I can comment on why some people think its better without but all the material I have read, says that its to improve the DV performance, to be safer and now personal experience suggests this has all positive benefits with it in place.

Protection features aside, faster DV Response and stopping the compressor from surging until the manifold vacuum builds has got to be a good thing.

I understand the DV opening quickly can drop power suddenly and switching to manifold vacuum can make that drop less violent and perhaps where the smoother opinions come from. :?

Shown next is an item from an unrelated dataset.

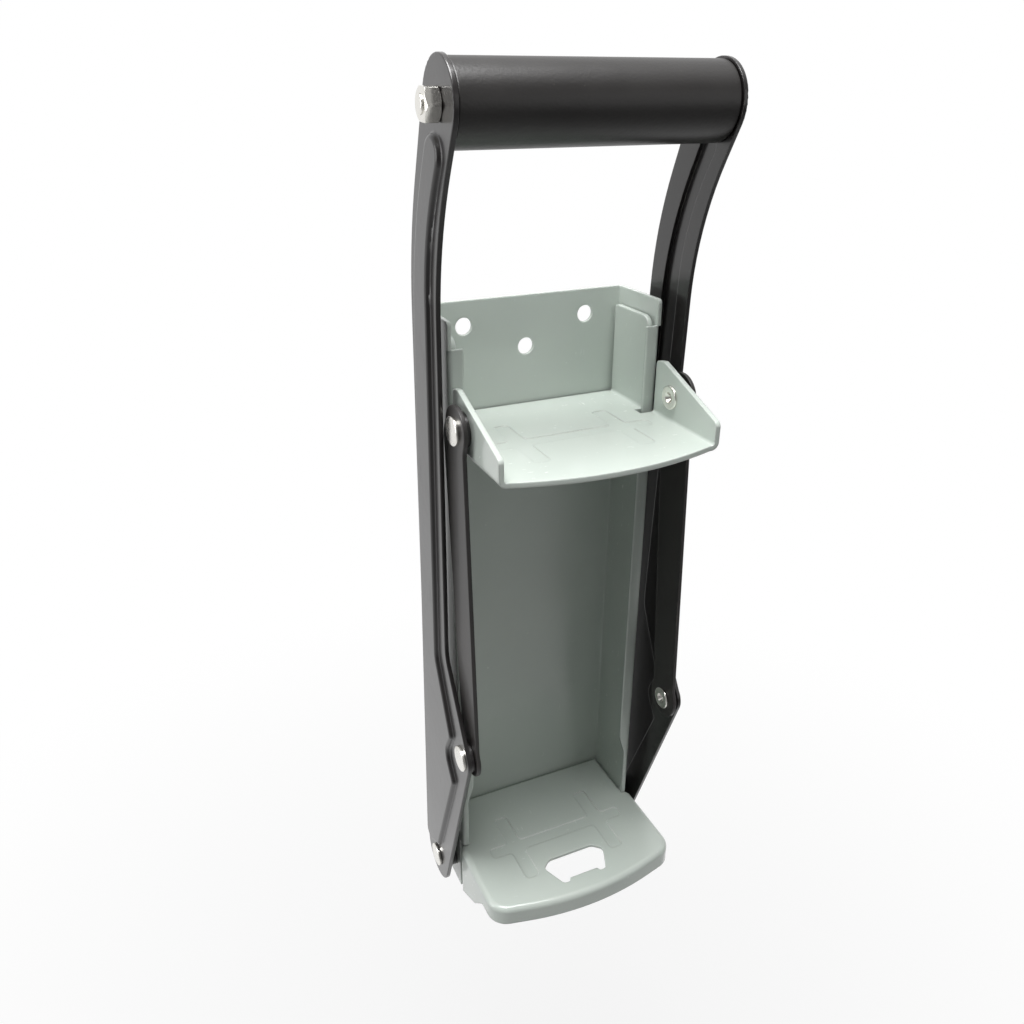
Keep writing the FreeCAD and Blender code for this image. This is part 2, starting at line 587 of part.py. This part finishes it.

On its technical merits I'm keeping it in place.


----------



## YELLOW_TT (Feb 25, 2004)

Wak is it possible the use longed hoses and rewire thr N249 so that it still works but is hidden to give you the uncluttered look :?:


----------



## tony_rigby_uk (Nov 27, 2008)

YELLOW_TT said:


> Wak is it possible the use longed hoses and rewire thr N249 so that it still works but is hidden to give you the uncluttered look :?:


can't see why not... it's only 4mm hoses and the resovoiur... it'll fit quite nicly where i left the solinoid..

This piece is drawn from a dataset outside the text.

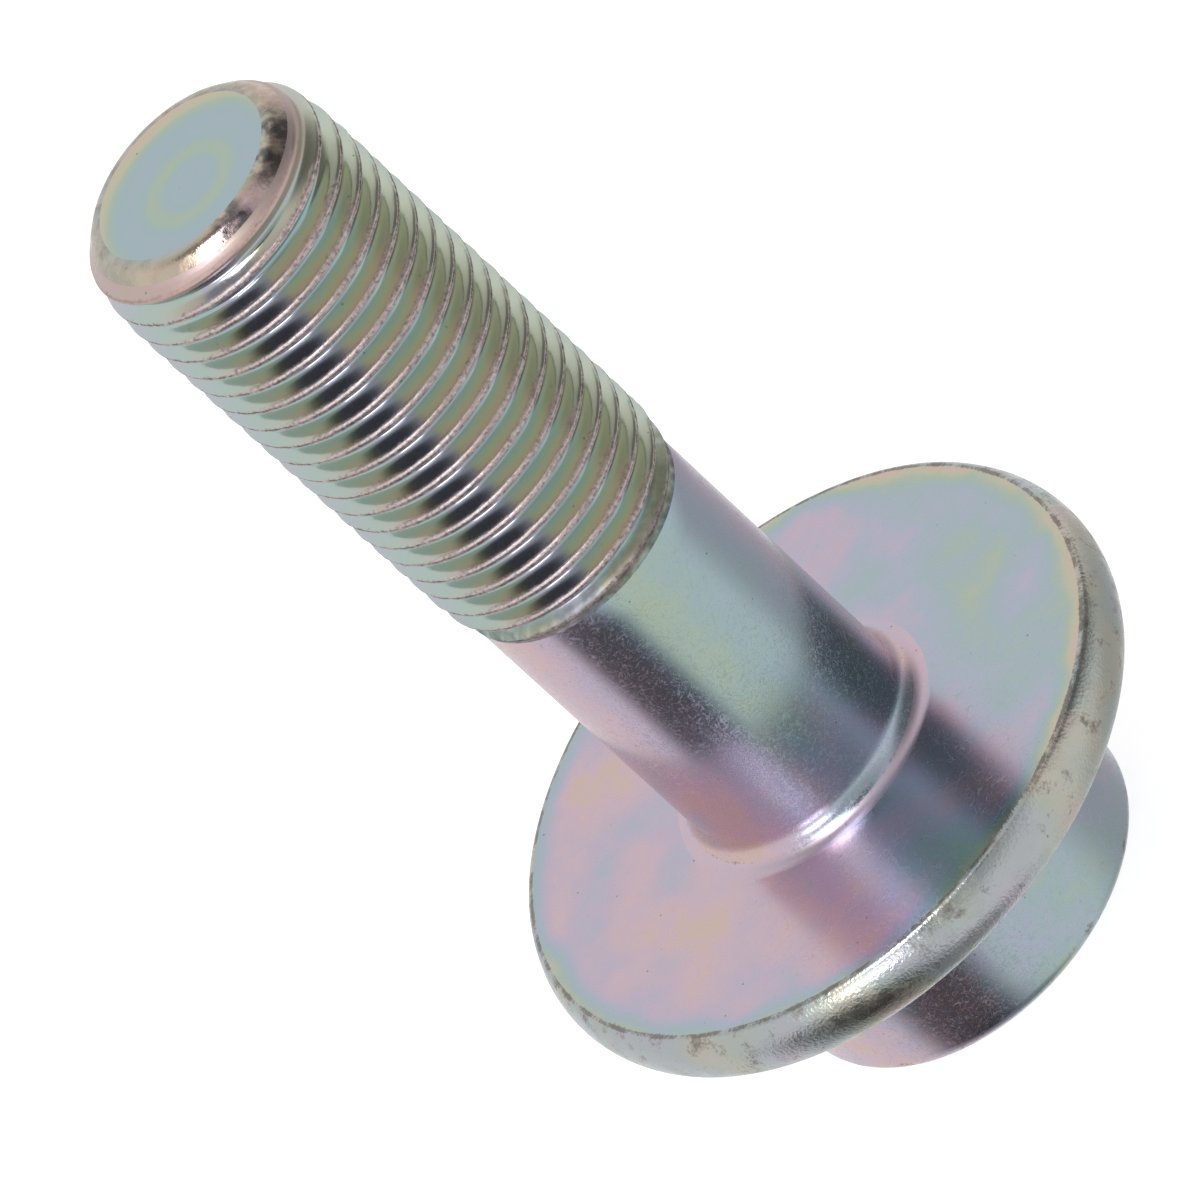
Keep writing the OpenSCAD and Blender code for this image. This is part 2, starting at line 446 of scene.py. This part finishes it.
def thread_flanks_and_crests(coat, colour, rough, relief):
    """Adds the thread's own finish, which changes from flank to flank and round
    the bolt. At the front its crests are broad, rough and pink, at the sides
    thin brown lines, the seam where the steel pressed up by the two dies'
    flanks has met."""
    shown = coat.ranged(coat.attribute("thread_share"), 0.0, 0.3)
    phase = coat.attribute("thread_phase")
    front = coat.by_angle([
        (-180, 0.5), (-90, 0.0), (-60, 0.08), (-47, 0.75), (-38, 0.85), (-31, 0.25), (-20, 0.12),
        (-10, 0.25), (-4, 0.9), (4, 1.0), (30, 1.0), (40, 0.6), (52, 0.05), (90, 0.0), (180, 0.5)])
    side = coat.ramp(coat.around(), [(turn_share(degrees), code) for degrees, code in SIDE_COLOURS])
    drift = coat.total(coat.product(phase, 2.0), coat.ranged(coat.cloud, 0.3, 0.7, -0.08, 0.08))
    flanks = coat.mixed(front, side, coat.ramp(drift, FLANK_COLOURS))
    colour = coat.mixed(shown, colour, flanks)

    # The crests have ragged edges
    broad = coat.by_angle([
        (-180, 0.5), (-90, 0.0), (-64, 0.0), (-46, 0.8), (-36, 1.0), (36, 1.0), (46, 0.5),
        (58, 0.0), (90, 0.0), (180, 0.5)])
    ragged = coat.total(phase, coat.ranged(coat.speck, 0.25, 0.75, -0.03, 0.03),
                        coat.ranged(coat.noise(2.2), 0.3, 0.7, -0.02, 0.02))
    half_width = coat.calc("MULTIPLY_ADD", broad, 0.07, 0.035)
    crest = coat.ranged(ragged, half_width, coat.total(half_width, 0.05), 1.0, 0.0)
    crest = coat.product(crest, shown)
    colour = coat.mixed(coat.product(crest, 0.85), colour, coat.ramp(coat.speck, CREST_COLOURS))
    rough = coat.total(rough, coat.product(crest, 0.3))
    relief = coat.total(relief, coat.product(crest, coat.speck, 14.0 * MICRON))

    seam = coat.product(
        coat.ranged(ragged, 0.018, 0.04, 1.0, 0.0), coat.ranged(coat.noise(1.6), 0.3, 0.5), shown,
        coat.calc("MULTIPLY_ADD", broad, -0.4, 0.85))
    return coat.mixed(seam, colour, paint(SEAM_BROWN)), rough, relief


def thread_ends(coat, colour, rough):
    """Adds the finish of the thread's ends. The first turns from the shank are
    torn and dull, so no bright line runs along them, and the other end is tan
    like the chamfer. Where the groove isn't fully rolled the steel is matt."""
    height = coat.along("Z")
    burr = coat.product(
        coat.ranged(height, *BURRED, 1.0, 0.0), coat.ranged(coat.noise(2.0, 4.0), 0.32, 0.62))
    tip = coat.ranged(height, *TAN_END)
    colour = coat.mixed(coat.product(burr, 0.65), colour, paint(BURR_GREY))
    colour = coat.mixed(coat.product(tip, 0.75), colour, paint(CHAMFER_TAN))
    part_rolled = coat.calc("MULTIPLY_ADD", coat.attribute("thread_share"), -0.3, 0.3)
    matt_end = coat.calc("MAXIMUM", coat.product(tip, 0.24), part_rolled)
    dull_turn = coat.ranged(height, *DULL_TURN, 0.32, 0.0)
    return colour, coat.total(rough, matt_end, coat.product(burr, 0.15), dull_turn)


def pitted(coat, colour):
    """Adds small dark pits, 0.09 mm across and a few millimetres apart."""
    cell = coat.add("ShaderNodeTexVoronoi", {"Vector": coat.place, "Scale": 0.9}).outputs
    dot = coat.ranged(cell["Distance"], 0.03, 0.06, 0.6, 0.0)
    chance = coat.add("ShaderNodeSeparateColor", {0: cell["Color"]}).outputs[0]
    shown = coat.product(dot, coat.calc("GREATER_THAN", chance, 0.5))
    return coat.mixed(shown, colour, paint(SEAM_BROWN))


def plated_steel(name, film, roughness, fibres, grain_um, worn_share, bare, clouds,
                 patchy=0.0, dark_reflection=None, thread=False):
    """Zinc-plated steel with a clear, faintly iridescent passivation.

    Film draws the film's thickness, and clouds is how far it varies round
    that. Fibres are the strength of the fibre marks and how many of them lie
    in a millimetre. The grain's height is in microns. The worn share makes
    the rubbed specks spread from the edges. Bare is the colour of the bare
    zinc and its share. Patchy is how much smoother the smooth patches are,
    and the last function draws where dark reflections are painted on the
    plating in grey blotches."""
    coat = Coat(name)
    fibre_strength, fibre_scales = fibres
    worn = rubbed_specks(coat, worn_share)
    marks = fibre_marks(coat, fibre_scales)
    colour = film_colour(coat, film, clouds, bare)
    rough = coat.total(
        coat.ranged(coat.speck, 0.3, 0.7, roughness - 0.04, roughness + 0.04),
        coat.ranged(coat.noise(0.9, 3.0), 0.46, 0.54, -patchy, 0.0),
        coat.product(worn, 0.18), coat.product(marks, fibre_strength))
    relief = coat.total(
        coat.product(coat.noise(7.0), grain_um * MICRON),
        coat.product(marks, 3.0 * fibre_strength * MICRON))
    if thread:
        colour, rough, relief = thread_flanks_and_crests(coat, colour, rough, relief)
        colour, rough = thread_ends(coat, colour, rough)
    colour = coat.mixed(worn, colour, paint(RUBBED_ZINC))
    # Painted dark reflections: grey blotches mixed into the colour where the given function draws them
    if dark_reflection:
        blotch = coat.ranged(coat.noise(1.1, 4.0, 0.6), 0.4, 0.56)
        shown = coat.product(blotch, dark_reflection(coat), 0.85)
        colour = coat.mixed(shown, colour, paint(DARK_REFLECTION_GREY))
    return coat.finished(pitted(coat, colour), rough, relief)


# Fibre marks of three sizes: short ones on the shank and head, long ones on
# the bearing face, hardly any elsewhere
SHORT_FIBRES = (2.6, 4.1, 6.3)
LONG_FIBRES = (0.5, 0.9, 2.6)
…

but think i'll be leaving mine off...


----------



## ViperOneZero (Sep 4, 2008)

I fired the solenoid off in favour of a heat sunk resistor. No errors on vag com.


----------



## tony_rigby_uk (Nov 27, 2008)

GunnerGibson said:


> I fired the solenoid off in favour of a heat sunk resistor. No errors on vag com.


i saved the cost of resistor and just used some cable that was lying around at syd's... I WAS CHEAP


----------